I use vim without fancy things like autocomplete, which I find useless, or syntax highlighting, which I find distracting. I used to be a fan of the ancient Norton Editor (which I'm guessing is similar to mcedit) and pico, until my supervisor at my first job convinced me to try vi. It took a lot of convincing, but after I finally "grokked" the "philosophy" behind vi (which is very different from a non-model editor, I have to say), I found myself much more productive in it, and operate on a "higher level of abstraction", if you can call it that, than the typical character-oriented approach of NE, pico, and the like. In vi/vim, I operate more with lines and words, and ironically enough the awkward character navigation interface forces me to think more semantically (e.g., "go to the place in the file where the word 'cartesianProduct' occurs", which equals to searching for the said word). As a result, nowadays I find myself highly handicapped when using a non-modal editor, because I have to come back down to character-level actions again. As someone once said (on this forum), to use vi/vim effectively you have to understand that it's not so much an editing program that provides individual editing actions, but an editing *language* that lets you express editing operations. Vim commands are verbs that can be coupled with 'nouns' (either preset nouns like start-of-file (gg), end-of-file (G), beginning-of-next-word (w), etc., or more complex nouns, like six-lines-down (6j) or 2 paragraphs up (2{), etc.). Moving from such an expressive editing language back to point-and-grunt style character-based edits is highly disabling, akin to being forced to write programs with a mouse and deeply nested pull-down menus, instead of simply typing out what you want the machine to do with an expressive language like D.
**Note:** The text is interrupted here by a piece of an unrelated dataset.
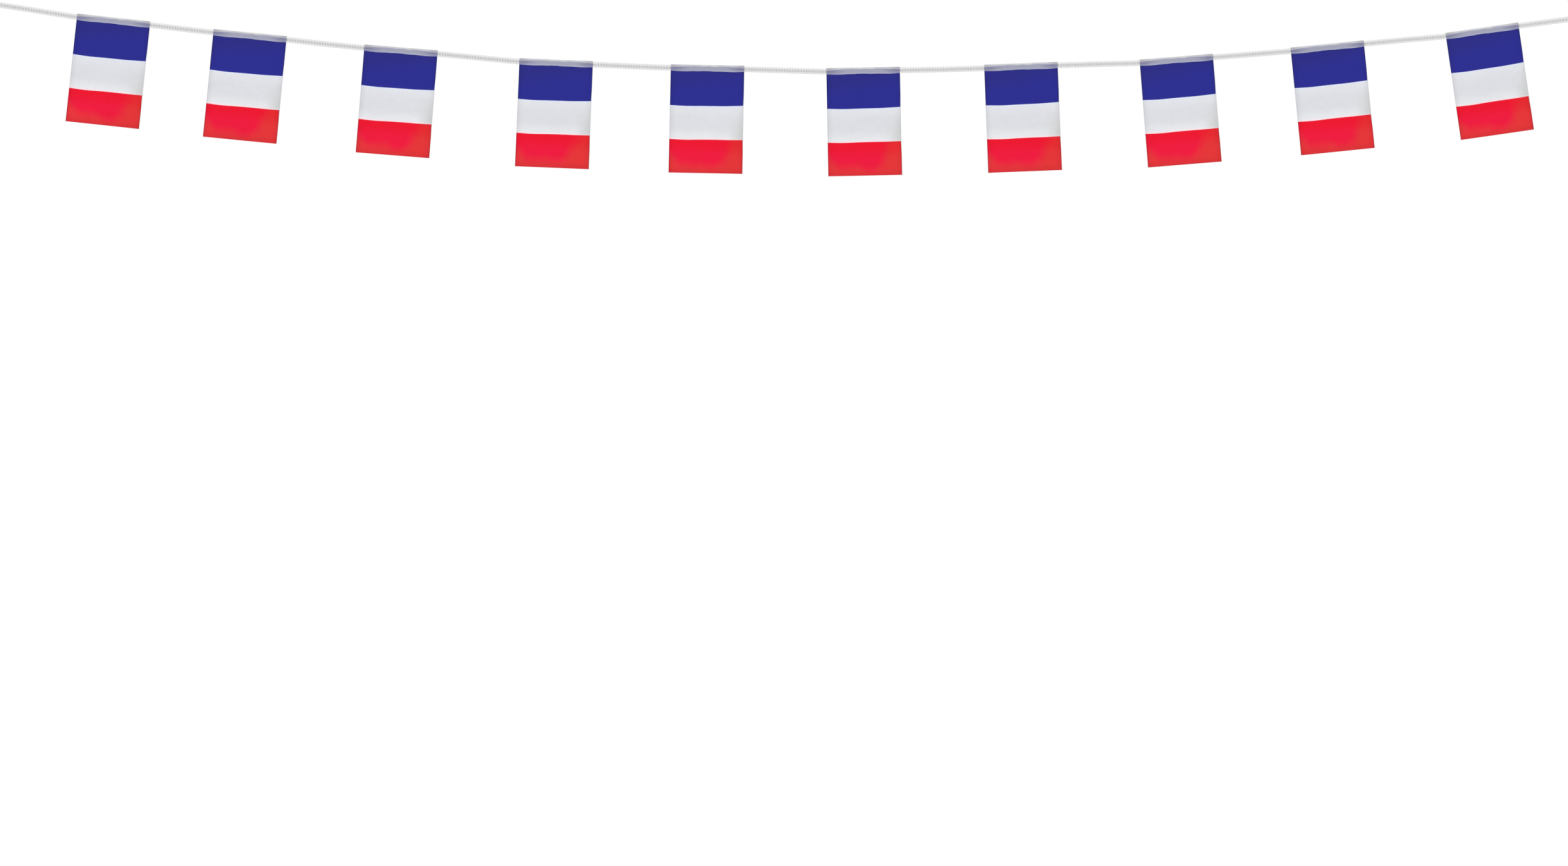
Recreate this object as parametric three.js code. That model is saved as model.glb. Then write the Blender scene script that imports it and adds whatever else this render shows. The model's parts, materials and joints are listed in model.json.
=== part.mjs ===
// A string of flag bunting as it hangs between two hooks: ten small printed cloth flags, each hemmed over
// one long flat knitted tape that is folded back into a loop at both ends.
// Millimetres. X runs along the string to the right, Y away from the side that is looked at, Z up.
// The origin is the inside of the left end loop's outer bend, where the hook bears.
import * as THREE from "three";

// Cloth flag
const FLAG_WIDTH = 150;
const FLAG_HEIGHT = 220; // top of the hem's fold to the foot
const BLUE_FOOT = 82.6; // the printed bands end this far below the flag's top
const WHITE_FOOT = 151.9;
const CLOTH = 1; // thickness of the sheet
const COLUMNS = 10; // steps across a flag
const BAND_ROWS = 3; // steps down each printed band

// Flat tape: two raised edges and a sunk middle
const TAPE_WIDTH = 11.6;
const TAPE_EDGE_THICKNESS = 2;
const TAPE_RIM_THICKNESS = 0.9;
const TAPE_MIDDLE_THICKNESS = 1.2;
const CREST_FROM_EDGE = 1.4;
const MIDDLE_HEIGHT = 4.8;
const TAPE_STEP = 76; // longest step along the tape, about the half of a flag

// Hem round the tape, measured from the middle of the tape
const GAP = 0.3; // between tape and cloth, and between the two layers of folded tape
const HEM_DEPTH = TAPE_EDGE_THICKNESS / 2 + GAP + CLOTH / 2; // to the middle of each layer
const HEM_TOP = TAPE_WIDTH / 2 + GAP + CLOTH;
const HEM_EDGE = -6.2; // the flap's cut edge, just under the tape
const FOLD_RADIUS = 1.2; // of the fold's two bends, at the middle of the cloth
const FOLD_STEPS = 2;
const HEM_WAVE = 0.5; // the cut edge wanders this far up and down

// Loop at each end of the tape
const LOOP_RADIUS = 24;
const LOOP_REACH = 62; // neck to the centre of the round bend
const LOOP_HALF_TURN = THREE.MathUtils.degToRad(112);
const LOOP_STEPS = 9;
const LAP = 35; // the folded-back end lies behind the tape this far in from the neck
const STRAND_SPACING = TAPE_EDGE_THICKNESS + GAP;

// The line of the tape's middle as it hangs, as X and Z. After the left loop's neck, each row holds the two
// ends of one flag's hem and then the middle of the gap that follows. The last point is the right neck.
const TAPE_ROUTE = [
  [84, -13.5],
  [286, -45.5], [435.5, -61.5], [500.5, -69.5],
  [564.5, -77], [714, -91.5], [793, -100.5],
  [872.5, -108.5], [1022, -120.5], [1105.5, -128.5],
  [1189, -136.5], [1339, -142.5], [1419, -146],
  [1498, -149], [1648, -152], [1731, -154.5],
  [1815.5, -157], [1965.5, -154], [2051, -152.5],
  [2137.5, -150], [2287.5, -144], [2371, -141.5],
  [2455, -139.5], [2604.5, -127.5], [2683, -121.5],
  [2763, -115], [2912.5, -100], [2996.5, -92],
  [3079.5, -85], [3228, -63.5],
  [3374.5, -44],
];
const POINTS_PER_FLAG = 3;

// How each flag hangs. swell: depth of its soft wave at the foot. phase: where the wave's crest lies, in
// turns. curl: how far the two lower corners come forward.
const FLAGS = [
  { swell: 1.8, phase: 0.1, curl: 1.5 },
  { swell: 1.4, phase: 0.45, curl: 2.2 },
  { swell: 2.0, phase: 0.7, curl: -1.2 },
  { swell: 1.5, phase: 0.25, curl: 1.8 },
  { swell: 1.9, phase: 0.9, curl: 1.0 },
  { swell: 1.3, phase: 0.6, curl: 2.4 },
  { swell: 2.1, phase: 0.35, curl: -1.5 },
  { swell: 1.6, phase: 0.0, curl: 2.0 },
  { swell: 1.7, phase: 0.8, curl: 1.2 },
  { swell: 2.0, phase: 0.5, curl: 1.7 },
];
const WAVES_ACROSS = 0.8; // waves of swell in a flag's width

const COLOURS = {
  hem: new THREE.Color("#c4c5d2"),
  blue: new THREE.Color("#2e3092"),
  white: new THREE.Color("#dee1e6"),
  red: new THREE.Color("#ee1c3a"),
};

const clothMaterial = new THREE.MeshStandardMaterial({ vertexColors: true, roughness: 0.85, metalness: 0 });
const tapeMaterial = new THREE.MeshStandardMaterial({ color: "#dcdcdb", roughness: 0.9, metalness: 0 });

// A line of points that a section is swept along, ring by ring, so that a ring lies on each point.
class RingLine extends THREE.Curve {
  constructor(rings) {
    super();
    this.rings = rings;
  }

  getPoint(t, target = new THREE.Vector3()) {
    const steps = this.rings.length - 1;
    const ring = Math.min(Math.floor(t * steps), steps - 1);
    return target.lerpVectors(this.rings[ring], this.rings[ring + 1], t * steps - ring);
  }

  getUtoTmapping(u) {
    return u;
  }
}

// The outline of a strip of even thickness along a line of 2D points.
function stripShape(line, thickness) {
  const sides = line.map((point, i) => {
    const before = line[Math.max(i - 1, 0)];
    const after = line[Math.min(i + 1, line.length - 1)];
    const along = after.clone().sub(before).normalize();
    const across = new THREE.Vector2(-along.y, along.x).multiplyScalar(thickness / 2);
    return [point.clone().add(across), point.clone().sub(across)];
  });
  const left = sides.map((side) => side[0]);
  const right = sides.map((side) => side[1]).reverse();
  return new THREE.Shape([...left, ...right]);
}

// Points with others put between them, so that no step is longer than the one given.
function subdivided(points, longest) {
  const result = [points[0]];
  for (let i = 1; i < points.length; i++) {
    const steps = Math.ceil(points[i].distanceTo(points[i - 1]) / longest);
    for (let step = 1; step <= steps; step++) {
      result.push(points[i - 1].clone().lerp(points[i], step / steps));
    }
  }
  return result;
}

// The tape's section, as depth and height: rim, raised edge and sunk middle, the same on both faces.
function tapeSection() {
  const halfWidth = TAPE_WIDTH / 2;
  const upperHalf = [
    [TAPE_MIDDLE_THICKNESS / 2, MIDDLE_HEIGHT / 2],
    [TAPE_EDGE_THICKNESS / 2, halfWidth - CREST_FROM_EDGE],
    [TAPE_RIM_THICKNESS / 2, halfWidth],
  ];
  const lowerHalf = upperHalf.map(([depth, height]) => [depth, -height]).reverse();
  const face = [...lowerHalf, ...upperHalf];
  const otherFace = face.map(([depth, height]) => [-depth, height]).reverse();
  return new THREE.Shape([...face, ...otherFace].map(([depth, height]) => new THREE.Vector2(depth, height)));
}

// The folded-back end of the tape, from its cut end behind the tape out round the loop, up to the neck.
function loopPoints(neck, next) {
  const outward = neck.clone().sub(next).normalize();
  const away = new THREE.Vector3(0, 1, 0);
  const at = (out, depth) => neck.clone().addScaledVector(outward, out).addScaledVector(away, depth);
  const points = [at(-LAP, STRAND_SPACING), at(0, STRAND_SPACING)];
  for (let step = 0; step <= LOOP_STEPS; step++) {
    const angle = LOOP_HALF_TURN * (1 - (2 * step) / LOOP_STEPS);
    const depth = STRAND_SPACING / 2 + LOOP_RADIUS * Math.sin(angle);
    points.push(at(LOOP_REACH + LOOP_RADIUS * Math.cos(angle), depth));
  }
  return points;
}

function makeTape(route) {
  const last = route.length - 1;
  const rings = [
    ...loopPoints(route[0], route[1]),
    ...subdivided(route, TAPE_STEP),
    ...loopPoints(route[last], route[last - 1]).reverse(),
  ];
  const path = new RingLine(rings);
  const geometry = new THREE.ExtrudeGeometry(tapeSection(), { extrudePath: path, steps: rings.length - 1 });
  const tape = new THREE.Mesh(geometry, tapeMaterial);
  tape.name = "tape";
  return tape;
}

// The middle line of a flag's cloth in side view, as depth and height: up the flap in front of the tape,
// over it in two bends, down behind it and on to the foot.
function clothLine() {
  const line = [new THREE.Vector2(-HEM_DEPTH, HEM_EDGE), new THREE.Vector2(-HEM_DEPTH, 0)];
  const bendDepth = HEM_DEPTH - FOLD_RADIUS;
  const bendHeight = HEM_TOP - CLOTH / 2 - FOLD_RADIUS;
  for (const side of [-1, 1]) {
    for (let step = 0; step <= FOLD_STEPS; step++) {
      const turned = (Math.PI / 2) * (step / FOLD_STEPS);
      const angle = side < 0 ? turned : Math.PI / 2 - turned;
      const depth = side * (bendDepth + FOLD_RADIUS * Math.cos(angle));
      line.push(new THREE.Vector2(depth, bendHeight + FOLD_RADIUS * Math.sin(angle)));
    }
  }
  line.push(new THREE.Vector2(HEM_DEPTH, 0), new THREE.Vector2(HEM_DEPTH, HEM_EDGE));
  const bandEnds = [HEM_EDGE, HEM_TOP - BLUE_FOOT, HEM_TOP - WHITE_FOOT, HEM_TOP - FLAG_HEIGHT];
  for (let band = 1; band < bandEnds.length; band++) {
    for (let row = 1; row <= BAND_ROWS; row++) {
      const height = THREE.MathUtils.lerp(bandEnds[band - 1], bandEnds[band], row / BAND_ROWS);
      line.push(new THREE.Vector2(HEM_DEPTH, height));
    }
  }
  return line;
}

// The flap's cut edge isn't ruled straight: it dips near both ends and lifts a little left of the middle.
function hemWave(across) {
  return -HEM_WAVE * Math.cos(2 * Math.PI * (2 * across - 0.3)) * Math.sin(Math.PI * across);
}

// Gives the flat hanging cloth its soft wave and curled corners. across and down run from 0 to 1.
function hangDepth(hang, across, down) {
  const wave = hang.swell * Math.cos(2 * Math.PI * (WAVES_ACROSS * across + hang.phase));
  const corner = (2 * across - 1) ** 2;
  return down ** 1.5 * wave - hang.curl * down ** 3 * corner;
}

function shapeCloth(geometry, hang) {
  const position = geometry.attributes.position;
  const point = new THREE.Vector3();
  for (let i = 0; i < position.count; i++) {
    point.fromBufferAttribute(position, i);
    const across = point.x / FLAG_WIDTH + 0.5;
    const down = Math.max(HEM_EDGE - point.z, 0) / (HEM_EDGE - HEM_TOP + FLAG_HEIGHT);
    if (point.y < 0 && point.z < 0) {
      point.z += hemWave(across) * (point.z / HEM_EDGE);
    } else {
      point.y += hangDepth(hang, across, down);
    }
    position.setXYZ(i, point.x, point.y, point.z);
  }
}

// Paints each face by its height on the flag: the unprinted hem, then the three bands.
function paintBands(geometry) {
  const position = geometry.attributes.position;
  const colours = new Float32Array(position.count * 3);
  for (let i = 0; i < position.count; i += 3) {
    const height = (position.getZ(i) + position.getZ(i + 1) + position.getZ(i + 2)) / 3;
    const below = HEM_TOP - height;
    let colour = COLOURS.red;
    if (height > HEM_EDGE) colour = COLOURS.hem;
    else if (below < BLUE_FOOT) colour = COLOURS.blue;
    else if (below < WHITE_FOOT) colour = COLOURS.white;
    for (let corner = i; corner < i + 3; corner++) colour.toArray(colours, corner * 3);
  }
  geometry.setAttribute("color", new THREE.BufferAttribute(colours, 3));
}

function makeFlag(index, hemStart, hemEnd) {
  const shape = stripShape(clothLine(), CLOTH);
  const geometry = new THREE.ExtrudeGeometry(shape, { depth: FLAG_WIDTH, steps: COLUMNS, bevelEnabled: false });
  const axes = new THREE.Matrix4().makeBasis(
    new THREE.Vector3(0, 1, 0),
    new THREE.Vector3(0, 0, 1),
    new THREE.Vector3(1, 0, 0),
  );
  geometry.translate(0, 0, -FLAG_WIDTH / 2).applyMatrix4(axes);
  paintBands(geometry);
  shapeCloth(geometry, FLAGS[index]);
  geometry.computeVertexNormals();
  const flag = new THREE.Mesh(geometry, clothMaterial);
  flag.name = `flag_${String(index + 1).padStart(2, "0")}`;
  flag.position.copy(hemStart).lerp(hemEnd, 0.5);
  flag.rotation.y = Math.atan2(hemStart.z - hemEnd.z, hemEnd.x - hemStart.x);
  return flag;
}

const route = TAPE_ROUTE.map(([x, z]) => new THREE.Vector3(x, 0, z));
const bunting = new THREE.Group();
bunting.add(makeTape(route));
FLAGS.forEach((hang, index) => {
  const first = 1 + index * POINTS_PER_FLAG;
  bunting.add(makeFlag(index, route[first], route[first + 1]));
});

export default bunting;
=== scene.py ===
"""A string of flag bunting as it hangs: ten blue, white and red cloth flags, hemmed over one knitted tape.

Shapes are worked out in millimetres and made in metres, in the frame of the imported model:
X along the string to the right, Y away from the side that is looked at, Z up.
"""
import json
import math

import bpy
import numpy as np
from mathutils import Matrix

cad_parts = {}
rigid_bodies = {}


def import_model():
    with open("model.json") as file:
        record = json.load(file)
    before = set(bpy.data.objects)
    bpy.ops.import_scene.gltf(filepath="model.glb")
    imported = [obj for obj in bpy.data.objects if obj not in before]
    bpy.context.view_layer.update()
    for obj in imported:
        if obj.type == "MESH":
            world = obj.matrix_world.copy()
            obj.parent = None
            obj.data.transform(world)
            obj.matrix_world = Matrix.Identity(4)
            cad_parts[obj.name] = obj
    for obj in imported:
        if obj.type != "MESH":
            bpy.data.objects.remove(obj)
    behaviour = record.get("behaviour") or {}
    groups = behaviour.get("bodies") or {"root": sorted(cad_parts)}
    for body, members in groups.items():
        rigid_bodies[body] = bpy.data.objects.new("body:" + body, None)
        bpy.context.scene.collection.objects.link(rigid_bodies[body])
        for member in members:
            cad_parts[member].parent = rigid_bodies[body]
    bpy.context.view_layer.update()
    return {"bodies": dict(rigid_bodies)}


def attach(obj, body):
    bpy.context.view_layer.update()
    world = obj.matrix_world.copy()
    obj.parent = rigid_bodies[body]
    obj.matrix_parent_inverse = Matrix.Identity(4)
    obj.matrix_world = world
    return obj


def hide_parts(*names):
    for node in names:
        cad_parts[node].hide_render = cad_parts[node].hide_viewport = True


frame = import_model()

MM = 0.001
BODY = next(iter(frame["bodies"]))
AWAY = np.array([0.0, 1.0, 0.0])
SHARP_ANGLE = math.radians(50)  # between two faces that meet in a sharp edge

# The photograph's framing
PHOTO_WIDTH_PX = 2480
PHOTO_HEIGHT_PX = 1370
MM_PER_PX = 1.29  # at the string
PHOTO_LEFT = 129.43  # X of the picture's left edge
PHOTO_TOP = -10.77  # Z of its top edge
CAMERA_DISTANCE = 15000
CAMERA_SEES_TO = 200  # metres
SENSOR_WIDTH = 36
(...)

 i'm not saying that IDEs are useless, but they are definitely useless
 for me.

Ditto. :-) But, apparently, we are in the minority here. Seems most 'modern' programmers can't live without an IDE. *shrug*
 ah, last, but not least: i'm not using interactive debuggers too, so
 "integrated debugging" is another useless feature for me. once i was a
 fan of interactive debugging, but as time passes i found that logs and
 mostmortem dumps are just better.

Yeah, I rarely ever use interactive debuggers these days. More often than not, I find clever, directed use of printf-debugging actually more effective. Especially if you have debug logs placed at strategic places that allow you to narrow down the locus of the problem after the crash. Also, twice in the past year or so, I successfully fixed two nasty pointer bugs in C code by tracing the disassembled executable backwards from the point indicated by the crash log by matching the instructions to the source code. Both bugs were obscure, timing-related bugs that an interactive debugger would give no additional help for, since they almost never happen in a controlled environment when the debugger is running, but only in production customer environments where a debugger is not available. T -- Real Programmers use "cat > a.out".